Uno Spotify per il video? Meglio cinema e TV

Uno Spotify per il video? L’auspicio espresso nel nuovo report di Irdeto “Eye on 2020” non sembra un augurio di buon lavoro per i servizi OTT TV europei che aspirano ad occupare il posto principale nella dieta dell’intrattenimento familiare. Secondo Richard Scott – Senior Vice President Sales&Marketing – l’audience europea soffre della frammentazione dell’esperienza video ad oggi derivante dalla congerie di proposte dei vari providers, e beneficierebbe quindi di un servizio à la Spotify, che aggreghi i vari contenuti, facilitando la ricerca di quelli desiderati e ricostruendo il profilo dell’utente grazie ai suggerimenti personalizzati, per creare una relazione diretta con il cliente.

Ma il modello di Spotify ha certamente reso sul piano della conquista del mercato, ha funzionato un po’ meno dal punto di vista dei ricavi. Se nel 2014 lo streaming musicale (sia video che audio) ha superato il download audio per quanto riguarda il numero di brani riprodotti (163,9 mld contro 2,7 mld), per quanto riguarda i ricavi il download si conferma più redditizio, con 2,49 mld $ (pari al 65,5% del totale) contro 1,31 mld $ (pari al 34,5%). In effetti, dei 60 milioni di utenti Spotify globali, solo 15 sono paganti.

Avvicinarsi a questo modello non sembra dunque l’augurio di cui i servizi OTT video hanno bisogno al momento. Il business della pay TV appare ancora largamente dominato dal broadcasting, rispetto al quale le offerte SVOD, che secondo Deloitte rappresentano solo 5 mld £ sui 168 del totale, si confermano complementari piuttosto che sostitutive. Anche in paesi come la Germania, la pur significativa  crescita del VOD raggiungerebbe al massimo 458 mln € nel 2015.

L’esempio che più si avvicina al modello evocato da Irdeto sembra quello di YouTube, e dell’esperimento (non molto riuscito) noto con il nome di Google TV. A tutt’oggi, però, la principale ragion d’essere del più grande portale di aggregazione video online (nonché di streaming audio gratuito – a proposito di Spotify) risiede nei formati brevi, che non hanno sinora dimostrato di poter rappresentare una vera alternativa rispetto ai long-form tradizionali.

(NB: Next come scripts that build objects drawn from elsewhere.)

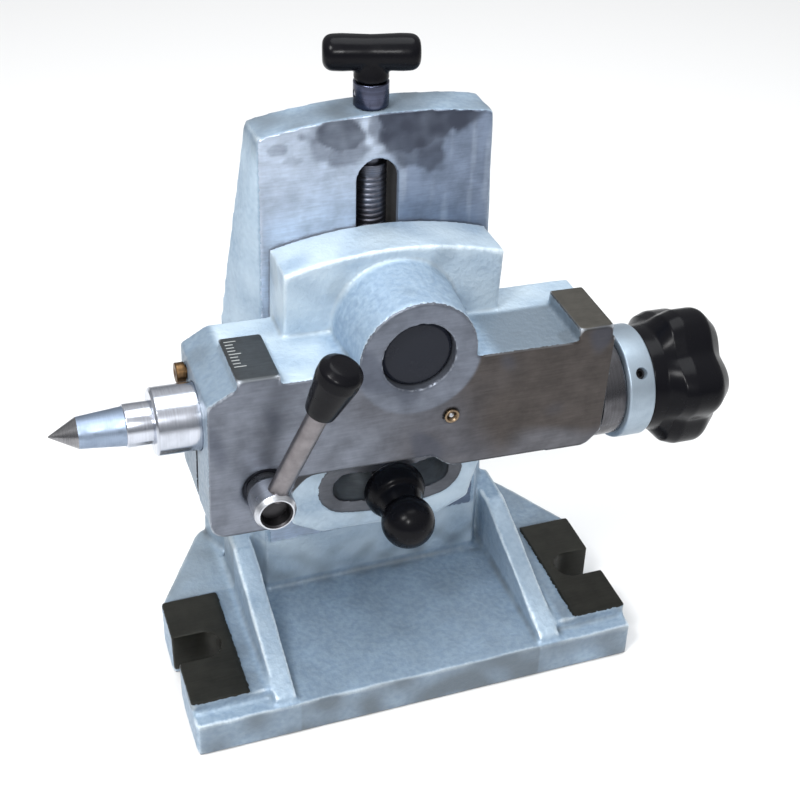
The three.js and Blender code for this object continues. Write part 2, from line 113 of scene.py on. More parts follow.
class Look:
    """A material being made, with a short call for each kind of node that a finish needs.

    Noise sizes are in millimetres, and colours are linear.
    """

    def __init__(self, name, **sockets):
        self.material = bpy.data.materials.new(name)
        self.material.use_nodes = True
        self.tree = self.material.node_tree
        self.shader = self.tree.nodes["Principled BSDF"]
        self.place = self.node("TexCoord").outputs["Object"]
        self.set(**sockets)

    def set(self, **sockets):
        for name, value in sockets.items():
            self.plug(self.shader.inputs[SOCKET_NAMES.get(name, name.replace("_", " ").title())], value)

    def plug(self, socket, value):
        if isinstance(value, bpy.types.NodeSocket):
            self.tree.links.new(value, socket)
        elif socket.type == "RGBA" and len(value) == 3:
            socket.default_value = (*value, 1)
        else:
            socket.default_value = value

    def node(self, kind, inputs=(), **properties):
        node = self.tree.nodes.new("ShaderNode" + kind)
        for name, value in properties.items():
            setattr(node, name, value)
        for name, value in dict(inputs).items():
            self.plug(node.inputs[name], value)
        return node

    def stretched(self, stretch):
        """Object coordinates turned into the head's tilt and squeezed along each axis."""
        node = self.node("Mapping", {"Vector": self.place, "Scale": [1 / s for s in stretch]})
        node.inputs["Rotation"].default_value = (0, -TILT, 0)
        return node.outputs["Vector"]

    def noise(self, size, detail=3, roughness=0.5, stretch=None):
        place = self.stretched(stretch) if stretch else self.place
        inputs = {"Vector": place, "Scale": 1000 / size, "Detail": detail, "Roughness": roughness}
        return self.node("TexNoise", inputs).outputs["Fac"]

    def rings(self, axis, size):
        """Noise that changes only along one axis, as a turning tool leaves it."""
        split = self.node("SeparateXYZ", {"Vector": self.stretched((1, 1, 1))})
        inputs = {"W": split.outputs[axis.upper()], "Scale": 1000 / size, "Detail": 2}
        return self.node("TexNoise", inputs, noise_dimensions="1D").outputs["Fac"]

    def attribute(self, name, output="Fac"):
        return self.node("Attribute", attribute_name=name).outputs[output]

    def spread(self, value, low, high, start=0.0, end=1.0):
        """Maps low..high to start..end, held at both ends."""
        inputs = {"Value": value, "From Min": low, "From Max": high, "To Min": start,
                  "To Max": end}
        return self.node("MapRange", inputs).outputs["Result"]

    def math(self, operation, first, second):
        return self.node("Math", {0: first, 1: second}, operation=operation).outputs[0]

    def blend(self, factor, first, second):
        """Mixes two colours."""
        node = self.node("Mix", {0: factor, 6: first, 7: second}, data_type="RGBA")
        return node.outputs[2]

    def between(self, factor, first, second):
        """Mixes two numbers."""
        return self.node("Mix", {0: factor, 2: first, 3: second}, data_type="FLOAT").outputs[0]

    def shade(self, color, factor):
        """A colour made lighter or darker by a factor."""
        node = self.node("VectorMath", {0: color, "Scale": factor}, operation="SCALE")
        return node.outputs[0]

    def bump(self, height, depth):
        """Presses a height into the surface; depth is in millimetres."""
        return self.node("Bump", {"Height": height, "Distance": depth / 1000}).outputs["Normal"]


PAINT_DEEP = (0.235, 0.325, 0.435)      # in the hollows of the hammered finish
PAINT_RAISED = (0.31, 0.41, 0.515)
PAINT_CLOUD = (0.25, 0.34, 0.45)
PAINT_PALE = (0.50, 0.60, 0.68)         # lighter paint, where the "pale" mask is
PAINT_WORN_AND_HIGHLIT = (0.64, 0.73, 0.80)         # rubbed thin along the outer edges, and a painted highlight there
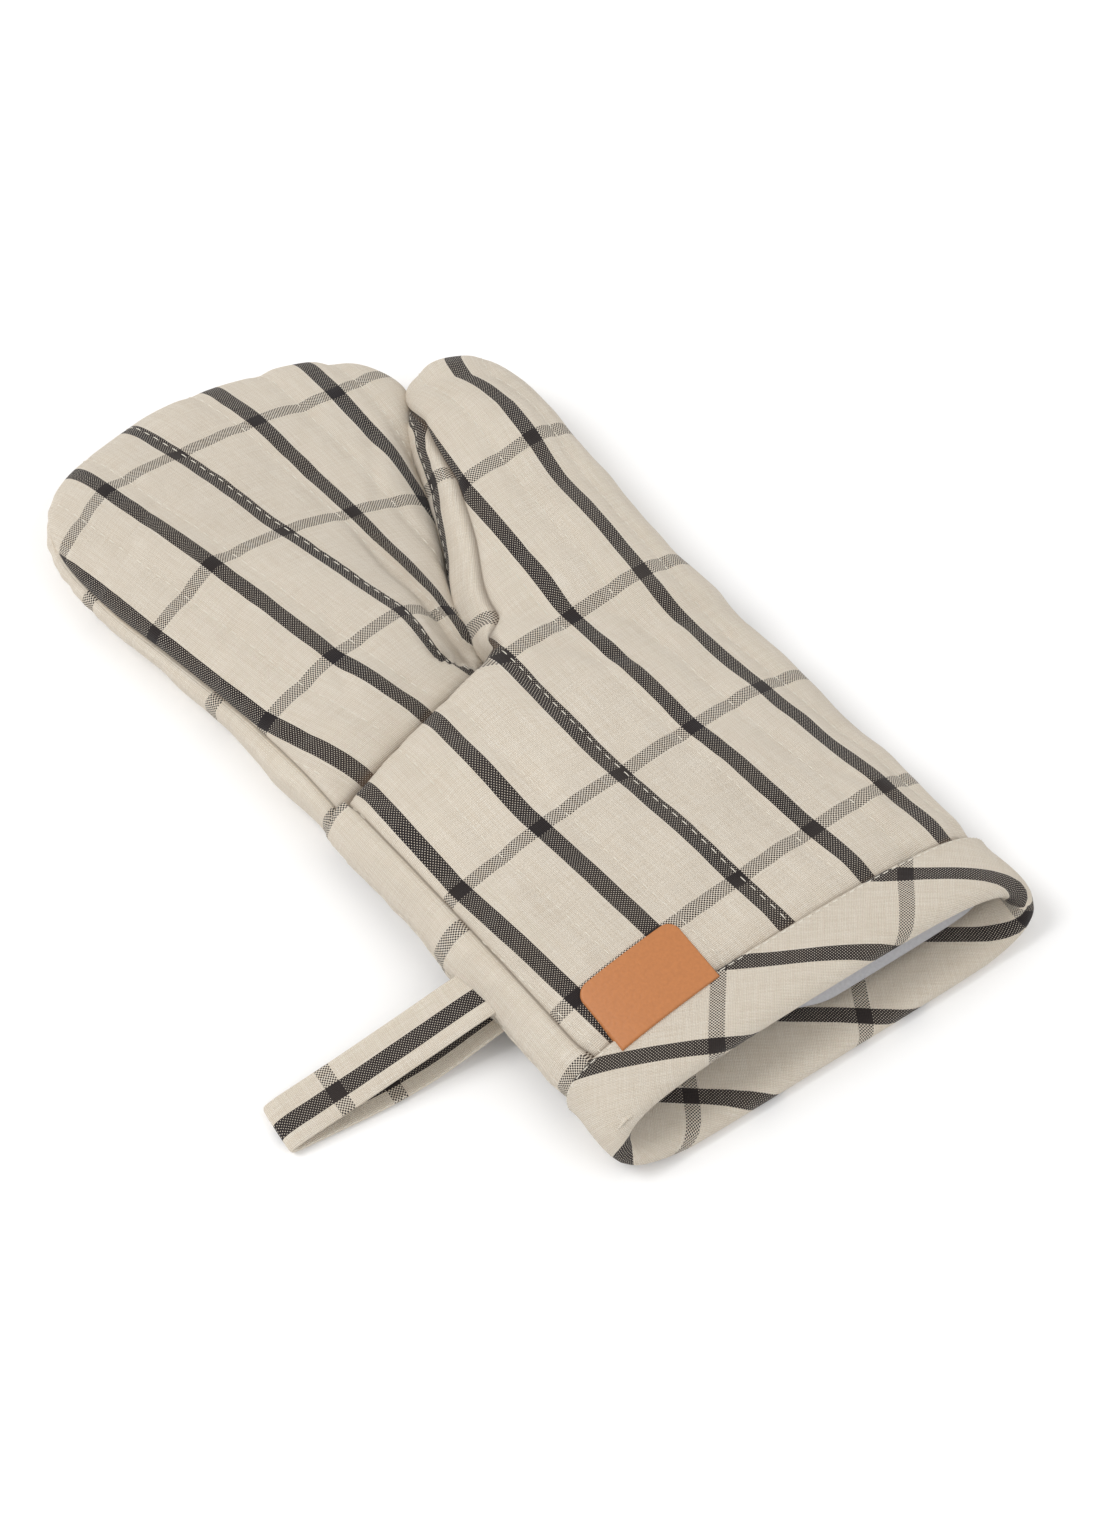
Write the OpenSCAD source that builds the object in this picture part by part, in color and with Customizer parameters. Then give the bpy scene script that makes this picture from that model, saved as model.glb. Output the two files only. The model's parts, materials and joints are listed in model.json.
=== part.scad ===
// Quilted oven mitt, lying on its back panel with the front panel up.
// +X points to the thumb side, +Y to the fingertips, +Z up.
// The origin is the middle of the hand part, on the surface that the mitt lies on.
// Each panel is three layers deep: checked shell, wadding and white lining.

/* [Palm and cuff] */
// Width of the cuff at its mouth
cuff_w = 167; // [155:1:180]
// Width of the palm where the fingers fold
knuckle_w = 163.5; // [155:0.5:170]
// Middle of the cuff's mouth, across the mitt
mouth_x = -1.5; // [-3:0.5:0]
// Middle of the palm where the fingers fold, across the mitt
knuckle_x = -0.5; // [-2:0.5:1]
// Place of the cuff's mouth along the mitt, at the middle
mouth_y = -165; // [-185:1:-150]
// How far the mouth runs back for each millimetre across
mouth_slope = 0.07; // [0:0.01:0.12]
// Height of the cuff's front panel above the surface
cuff_top = 37; // [32:1:42]
// Height of the palm's front panel above the surface
palm_top = 39; // [34:1:44]
// Height of the front panel at the crease between palm and fingers
crease_top = 28; // [26:0.5:30]
// Height of the side seam above the surface
seam_z = 16; // [15:0.5:18]

/* [Fingers and thumb] */
// Place of the crotch between fingers and thumb, across the mitt
crotch_x = 5; // [0:1:10]
// Place of the crotch along the mitt
crotch_y = 16; // [10:1:22]
// Turn of the crease under the fingers
finger_turn = 8; // [4:0.5:12]
// Turn of the crease under the thumb
thumb_turn = 29.4; // [27:0.1:32]
// Height of the stuffed fingers
finger_top = 31; // [29:1:34]
// Height of the stuffed thumb
thumb_top = 32; // [29:1:35]
// Clearance between two sections at their crease
section_gap = 0.35; // [0.3:0.05:0.6]

/* [Layers] */
// Thickness of the shell cloth
shell_t = 1; // [0.8:0.1:1.2]
// Thickness of the wadding
wadding_t = 5; // [4:0.5:6]
// Thickness of the lining cloth
lining_t = 1; // [0.8:0.1:1.2]

/* [Cuff binding and label] */
// Thickness of the binding strip
binding_t = 1.1; // [0.9:0.1:1.2]
// Width of the binding on the outside
binding_out = 28; // [20:1:32]
// Width of the binding on the inside
binding_in = 24; // [16:1:30]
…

Secondo gli osservatori di ABI Research, i video brevi, utilizzati specialmente nel campo dell’ADV virale, contribuiscono ai ricavi in proporzione decisamente inferiore rispetto ai formati medi e lunghi (film e serie TV, per capirci), e nel 2019 potrebbero raggiungere i 13 mld $ contro i 56 mld $ del totale mercato. Più che uno Spotify, insomma, sembrerebbe proprio che al mondo del video online servano un cinema, o una TV.